It feels like an eighteen pound weight is pressing down on my forehead - not suddenly, but with an inexorable pressure. The reason it feels as if an eighteen pound weight is pressing down on my forehead is because an eighteen pound weight actually is pressing down on my forehead. Said weight is also furry and pinkish ginger. It is five am and once again I am in a desperate race to wake up before aforementioned eighteen pound weight abandons its policy of gentle pressure, and with an accompanying loud "Miaow" commences to claw at the tip of my nose. When the unimaginably sharp tip of this particular cats's scimitar claw - for by now you should have realized the eighteen pound item in question is a cat - hooks under the leading edge of one's nostrils and flicks ever so gently, it can cut like a razor. Strangely enough, it does not hurt at the time, but days later, you may have occasion to sneeze violently. When you do so, the lining of the nostrils come under some pressure and when a healing cat-inflicted paper-cut re-tears as a result of the odd sniffle, the pain is indescribable.
[NOTA BENE: I feel it is incumbent on me to point out that at this stage, I am not now going to go on and describe the pain which I have just categorised as "indescribable". It is necessary to mention this because I read so much bad science fiction where the writer says something like "The pain was undescribable. It was as if .... etc etc". Frankly I am thinking of launching a campaign to stamp out this sort of stuff].

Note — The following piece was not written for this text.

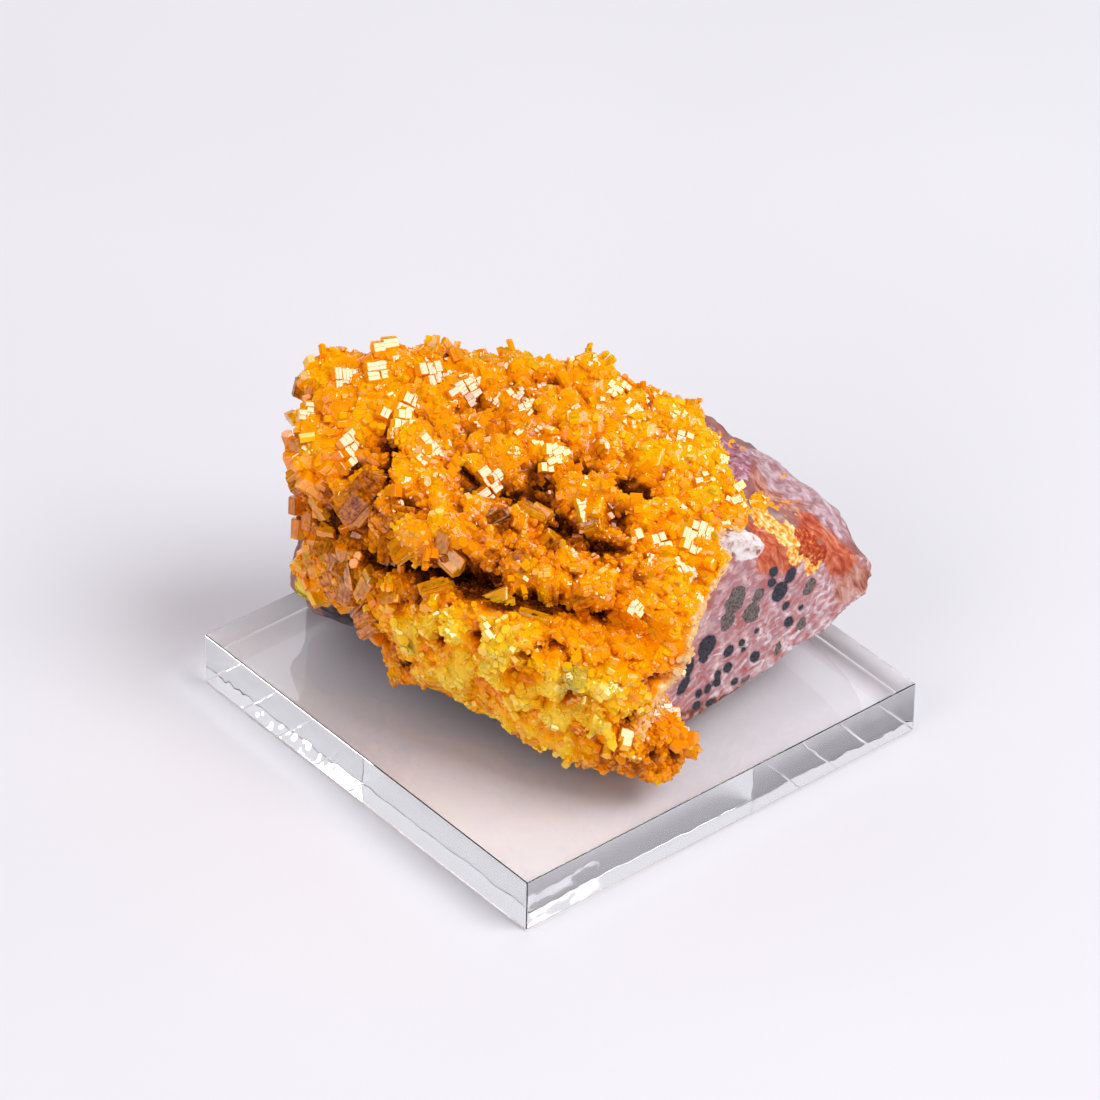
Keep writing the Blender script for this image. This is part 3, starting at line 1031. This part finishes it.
def fine_crystals(rng):
    """The sugary cover: small single prisms close together, most of them low."""
    places, normals, _, depth_sunk = sites(SITES_FOR_FINE, rng)
    radii = 0.52 * rng.lognormal(0, 0.42, len(places)) * (1 - 0.15 * lobe(places))
    radii = np.clip(radii, 0.26, 1.4)
    keep = spread(places, radii * 1.55)
    places, normals, radii, depth_sunk = (values[keep] for values in (places, normals, radii, depth_sunk))
    count = len(places)
    axes = leaning(places, normals, 3.0, 0.7, 0.25, rng)
    fronts = rng.normal(0, 1, (count, 3))
    on_toe = (places[:, 0] > TOE_FROM) & (places[:, 2] < TOE_BELOW)
    lengths = radii * (rng.uniform(-0.2, 0.45, count) - 0.2 * lobe(places) + 0.8 * on_toe)
    tones = tone_at(places, depth_sunk) + rng.normal(0, 0.05, count)
    widths = rng.uniform(0.8, 1.25, count)
    slants = rng.uniform(-0.3, 0.3, (count, 2))
    return places, axes, fronts, radii, lengths, radii * 0.9, tones, widths, slants


def knot(foot, normal, size, members, sunk_here, rng):
    """A knot of parallel crystals that grew into each other, side by side and in steps."""
    lying = rng.uniform() < (0.75 if size < 1.3 else 0.95)
    along = unit(np.cross(normal, rng.normal(0, 1, 3)))
    if lying:
        front = unit(normal + rng.normal(0, 0.35, 3))
        axis = unit(np.cross(front, rng.normal(0, 1, 3)))
    else:
        axis = unit(normal + along * rng.uniform(0, 0.8))
        front = unit(np.cross(axis, rng.normal(0, 1, 3)))
    axis = unit(axis - front * (axis @ front)) * (1 if axis @ normal > 0 else -1)
    beside = np.cross(front, axis)
    length = size * rng.uniform(1.1, 2.1)
    tone = rng.normal(0, 0.06)
    rows = []
    for k in range(members):
        own = size * rng.uniform(0.6, 1.1)
        wide = rng.uniform(0.85, 1.3)
        x = 0 if k == 0 else rng.uniform(-1.8, 1.8) * size
        z = 0 if k == 0 else rng.uniform(-0.9, 0.9) * length
        out = (rng.uniform(-0.35, 0.25) if lying else 0) * size - 0.30 * size
        base = foot + beside * x + axis * z + normal * out - (axis * length * 0.5 if lying else 0)
        rows.append((base, unit(axis + rng.normal(0, 0.012, 3)), front, own,
                     length * rng.uniform(0.6, 1.1), 0.0 if lying else own, sunk_here,
                     tone + rng.normal(0, 0.05), wide,
                     rng.uniform(-0.15, 0.15, 2) * (rng.uniform() < 0.4)))
    return rows


def bricks(foot, normal, size, sunk_here, places, rng):
    """A knot of crystals whose sides lie in one plane, like laid bricks, and flash together."""
    front = unit(np.array(FLASH_FACES) + rng.normal(0, 0.03, 3))
    axis = unit(np.cross(front, rng.normal(0, 1, 3)))
    beside = np.cross(front, axis)
    tone = rng.normal(0, 0.04)
    rows = []
    for course in (-1, 0, 1):
        slipped = rng.uniform(-0.5, 0.5)
        for place in (-1.5, -0.5, 0.5, 1.5):
            if rng.uniform() < 0.04 + 0.14 * abs(course) + 0.12 * abs(place):
                continue
            own = size * rng.uniform(0.92, 1.08)
            length = size * rng.uniform(1.2, 1.9)
            middle = (foot + beside * (place * 1.10 + slipped) * size
                      + axis * (course + rng.uniform(-0.12, 0.12)) * size * 1.6 + normal * 0.25 * size)
            if from_place(places, middle).min() > 1.1 * size:
                continue
            middle -= front * (0.866 * own - size * rng.uniform(0.15, 0.40))
            rows.append((middle - axis * length / 2, axis, front, own, length, 0.0, sunk_here,
                         tone + rng.normal(0, 0.04), rng.uniform(1.02, 1.16), np.zeros(2)))
    return rows


def columns(rows):
    """Rows of crystals as the columns that prisms() takes, without those that stand too tall."""
    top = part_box("mimetite_crust")[1].z / MM + TALLEST
    rows = [row for row in rows if (row[0] + row[1] * row[4])[2] + 0.5 * row[3] < top]
    feet, axes, fronts, radii, lengths, roots, depths, shifts, widths, slants = (
        np.array(column) for column in zip(*rows))
    tones = tone_at(feet, depths - SUNK_FROM) + shifts
    return feet, axes, fronts, radii, lengths, roots, tones, widths, slants


def knots(rng):
    """Knots all over the crust."""
    places, normals, depth_in, depth_sunk = sites(SITES, rng)
    good = (depth_in > 1.2) & (depth_sunk < 3.2)
    places, normals, depth_sunk = places[good], normals[good], depth_sunk[good]
    sizes = (0.86 + 0.75 * left_end(places)) * rng.lognormal(0, 0.32, len(places))
    sizes = np.clip(sizes, 0.45, 2.2)
    keep = spread(places, sizes * 2.9)
    rows = []
    for i in keep:
        rows += knot(places[i], normals[i], sizes[i], rng.integers(2, 7), depth_sunk[i], rng)
    return columns(rows)


def flashes(rng):
    """The knots that flash: the large ones at their places and small ones in between."""
    places, normals, _, depth_sunk = sites(SITES, rng)
    facing = normals @ unit(FLASH_FACES)
    rows = []
    for place, size in FLASHES:
        i = np.argmin(from_place(places, place) - facing)
        rows += bricks(places[i], normals[i], size, depth_sunk[i], places, rng)
    open_ones = np.flatnonzero((facing > 0.5) & (depth_sunk < 2))
    for i in rng.choice(open_ones, SMALL_FLASHES, replace=False):
        rows += bricks(places[i], normals[i], rng.uniform(0.35, 0.7), depth_sunk[i], places, rng)
    return columns(rows)


def blocks(rng):
    """The large blocks, each rooted in the crust at its nearest place."""
    places, normals, _, _ = sites(SITES, rng)
    rows = []
    for place, radius, length, lean, toward in BLOCKS:
        radius *= BLOCK_SCALE
        i = np.argmin(from_place(places, place))
        lean, toward = math.radians(lean), math.radians(toward)
        across = np.array((math.cos(lean), SIGHT[2] * math.sin(lean), -SIGHT[1] * math.sin(lean)))
        axis = unit(across * math.cos(toward) + SIGHT * math.sin(toward))
        front = unit(SIGHT + np.array((-0.5, 0, 0.5)) + rng.normal(0, 0.25, 3))
        base = places[i] - axis * length * 0.5 - normals[i] * radius * 0.45
        shift = rng.normal(0, 0.04)
        for share in BLOCK_SHARES:
            first = share == BLOCK_SHARES[0]
            aside, ahead = (0, 0) if first else rng.uniform(-0.9, 0.9, 2) * radius
            own = (base + np.cross(front, axis) * aside + front * ahead * 0.5
                   + axis * length * rng.uniform(-0.2, 0.25))
            rows.append((own, unit(axis + rng.normal(0, 0.03, 3)), front, radius * share,
                         length * (0.5 + 0.5 * share), 0.3 * radius, 1.0,
                         shift + BLOCK_TONE + rng.normal(0, 0.07), rng.uniform(0.85, 1.25),
                         rng.uniform(-0.35, 0.35, 2)))
    return columns(rows)


rng = np.random.default_rng(CRYSTAL_SEED)
fine = fine_crystals(rng)
place = fine[0]
lower = place[:, 2] + 0.25 * place[:, 1] < LOBE_BELOW
left = place[:, 0] < LEFT_OF
glassy = mimetite("mimetite_glassy", 0.0, 0.1, 0.08, 0.30)
for name, part, finish in (("mimetite_druse_left", ~lower & left, glassy),
                           ("mimetite_druse_right", ~lower & ~left, glassy),
                           ("mimetite_druse_lobe", lower, sugar)):
    lots = shared_out(1, 1.0, (0.10, 0.22, 0.35, 0.16, 0.28), rng, [values[part] for values in fine])
    crystal_piece(name, lots, finish)

prism = mimetite("mimetite_prisms", 0.0, 0.20, 0.08, 0.32)
medium = knots(rng)
stout = medium[3] > STOUT_FROM
for name, strips, part in (("mimetite_prisms", 1, ~stout), ("mimetite_stout_prisms", 2, stout)):
    lots = shared_out(strips, 0.3, (0.08, 0.12, 0.10, 0.16, 0.08, 0.20), rng,
                      [values[part] for values in medium])
    crystal_piece(name, lots, prism)

facets = mimetite("mimetite_bright_faces", 0.0, 0.15, 0.14, 0.34)
crystal_piece("mimetite_flashes", shared_out(3, 0.1, (0.05, 0.07, 0.10), rng, flashes(rng)), facets)

amber = mimetite("mimetite_blocks", 0.25, 0.16, 0.10, 0.25, 0.9)
crystal_piece("mimetite_blocks", shared_out(3, 0.35, (0.07, 0.12, 0.18), rng, blocks(rng)), amber)


# ======================================================================================
# The table and light of the studio: a pale floor, one large soft light from the front right
# above, a weaker one from the left, and white cards behind that are only seen mirrored.
# ======================================================================================
FLOOR_SIDE = 8.0
FLOOR_DROP = 0.0002
FLOOR_CLOUDS = 1 / 6


def floor_mesh():
    """One large flat square."""
    bm = bmesh.new()
    bmesh.ops.create_grid(bm, x_segments=1, y_segments=1, size=FLOOR_SIDE / 2)
    mesh = bpy.data.meshes.new("floor")
    bm.to_mesh(mesh)
    bm.free()
    return mesh


def pale_floor():
    """A sheet of matt pale laminate: even and nearly white."""
    made, tree, output = new_material("matt_laminate")
    place = add(tree, "TexCoord", out="Object")
    cloud = add(tree, "TexNoise", {"Vector": place, "Scale": 1 / FLOOR_CLOUDS, "Detail": 2.0})
    colour = add(tree, "ValToRGB", {"Fac": cloud}, ((0.3, "#DDDCE1"), (0.7, "#E1E0E5")))
    shader = add(tree, "BsdfPrincipled", {"Base Color": colour, "Roughness": 0.75,
                                          "Specular IOR Level": 0.2})
    tree.links.new(shader, output.inputs["Surface"])
    return made


floor = bpy.data.objects.new("floor", floor_mesh())
bpy.context.scene.collection.objects.link(floor)
floor.data.materials.append(pale_floor())
floor.location.z = -FLOOR_DROP

VIEW_TURN = math.radians(-49.23)
VIEW_HEIGHT = math.radians(36.66)
VIEW_ROLL = math.radians(1.344)
SLAB_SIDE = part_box("acrylic_base")[1].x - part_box("acrylic_base")[0].x
VIEW_AT = Vector((-0.406, 0.3187, 0)) * SLAB_SIDE
VIEW_FROM = 15.708 * SLAB_SIDE
LENS = 251.74

ahead = Vector((math.sin(VIEW_TURN) * math.cos(VIEW_HEIGHT),
                math.cos(VIEW_TURN) * math.cos(VIEW_HEIGHT), -math.sin(VIEW_HEIGHT)))
level = ahead.cross(Vector((0, 0, 1))).normalized()
above = level.cross(ahead)
right = level * math.cos(VIEW_ROLL) + above * math.sin(VIEW_ROLL)
top = above * math.cos(VIEW_ROLL) - level * math.sin(VIEW_ROLL)
camera = bpy.data.objects.new("camera", bpy.data.cameras.new("camera"))
bpy.context.scene.collection.objects.link(camera)
camera.data.lens = LENS
camera.data.sensor_width = 36
camera.matrix_world = Matrix((
    (right.x, top.x, -ahead.x, 0), (right.y, top.y, -ahead.y, 0), (right.z, top.z, -ahead.z, 0),
    (0, 0, 0, 1)))
camera.location = VIEW_AT - ahead * VIEW_FROM
bpy.context.scene.camera = camera


def soft_light(name, toward, distance, width, height, brightness, colour="#FFFFFF",
               shine_only=False, through_slab=True):
    """A rectangular soft light. `toward` is right, away and up as the viewer stands.

    One that is for shine only is seen mirrored in surfaces, and neither lights things nor shows
    through the slab.
    """
    flat = Vector((ahead.x, ahead.y, 0)).normalized()
    way = (level * toward[0] + flat * toward[1] + Vector((0, 0, toward[2]))).normalized()
    lamp = bpy.data.lights.new(name, "AREA")
    lamp.shape = "RECTANGLE"
    lamp.size, lamp.size_y = width, height
    lamp.energy = brightness * math.pi * width * height
    lamp.color = linear(colour)[:3]
    made = bpy.data.objects.new(name, lamp)
    bpy.context.scene.collection.objects.link(made)
    made.location = way * distance
    made.rotation_euler = way.to_track_quat("Z", "Y").to_euler()
    made.visible_diffuse = not shine_only
    made.visible_transmission = through_slab and not shine_only


soft_light("key_light", (0.60, -0.22, 0.84), 2.0, 1.2, 1.0, 7.1)
soft_light("left_card", (-0.60, -0.60, 0.60), 2.0, 1.2, 1.0, 2.4, "#FFF4EE", through_slab=False)
soft_light("back_card", (0.0, 1.0, 0.80), 2.4, 2.6, 1.1, 1.5, shine_only=True)
soft_light("back_left_card", (-0.32, 1.0, 0.80), 2.39, 1.3, 1.1, 0.8, "#FFF8F2", shine_only=True)

# The room's own brightness: all round, as seen through the slab, and as mirrored in things.
ROOM_COLOUR = "#F4F3F8"
ROOM = 0.68
ROOM_THROUGH_SLAB = 0.95
ROOM_MIRRORED = 0.03

world = bpy.data.worlds.new("studio")
bpy.context.scene.world = world
world.use_nodes = True
sky = world.node_tree
ray = add(sky, "LightPath").node.outputs
seen_through = ray["Is Transmission Ray"]
outside_slab = add(sky, "Math", {0: 1.0, 1: seen_through}, operation="SUBTRACT")
mirrored = add(sky, "Math", {0: ray["Is Glossy Ray"], 1: outside_slab}, operation="MULTIPLY")
room = add(sky, "MapRange", {"Value": seen_through, "To Min": ROOM, "To Max": ROOM_THROUGH_SLAB})
strength = add(sky, "Mix", {0: mirrored, 2: room, 3: ROOM_MIRRORED}, data_type="FLOAT")
sky.nodes["Background"].inputs["Color"].default_value = linear(ROOM_COLOUR)
sky.links.new(strength, sky.nodes["Background"].inputs["Strength"])
bpy.context.scene.view_settings.view_transform = "Standard"

# Light keeps its way through the clear slab: it isn't blurred there, and isn't cut off
# after a few of its many inner reflections.
bpy.context.scene.cycles.blur_glossy = 0.0
bpy.context.scene.cycles.glossy_bounces = 12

All of which explains why I respond to the animal, desperately, and quickly, at five am every morning. Difficult as this may be for non-cat owners to believe, getting up at this unGodly hour is the best course of action available to me, and arguably, to all of humanity. This is because there is nothing that will stop him (the cat) in his morning rituals. I cannot even physically confine him, because he can open most doors, so he simply paws at door handles of closed rooms until the door opens. If he (the cat) cannot open the door, he miaows loudly and repeatedly and claws at the door. Once, I him (the cat) an a cage overnight (for other reasons) and he (the cat) overturned the cage (it) by sheer brute force (the noise of which woke both self and RHB).
[Another Nota Bene: you may notice that in the proceeding paragraph I have adopted the particularly annoying stylistic affectation, to wit: " he(the cat) " . Imagine marking fifteen five thousand word essays where practically all of one's students have spontaneously decided that this grammatical device is the correct way to write academically.].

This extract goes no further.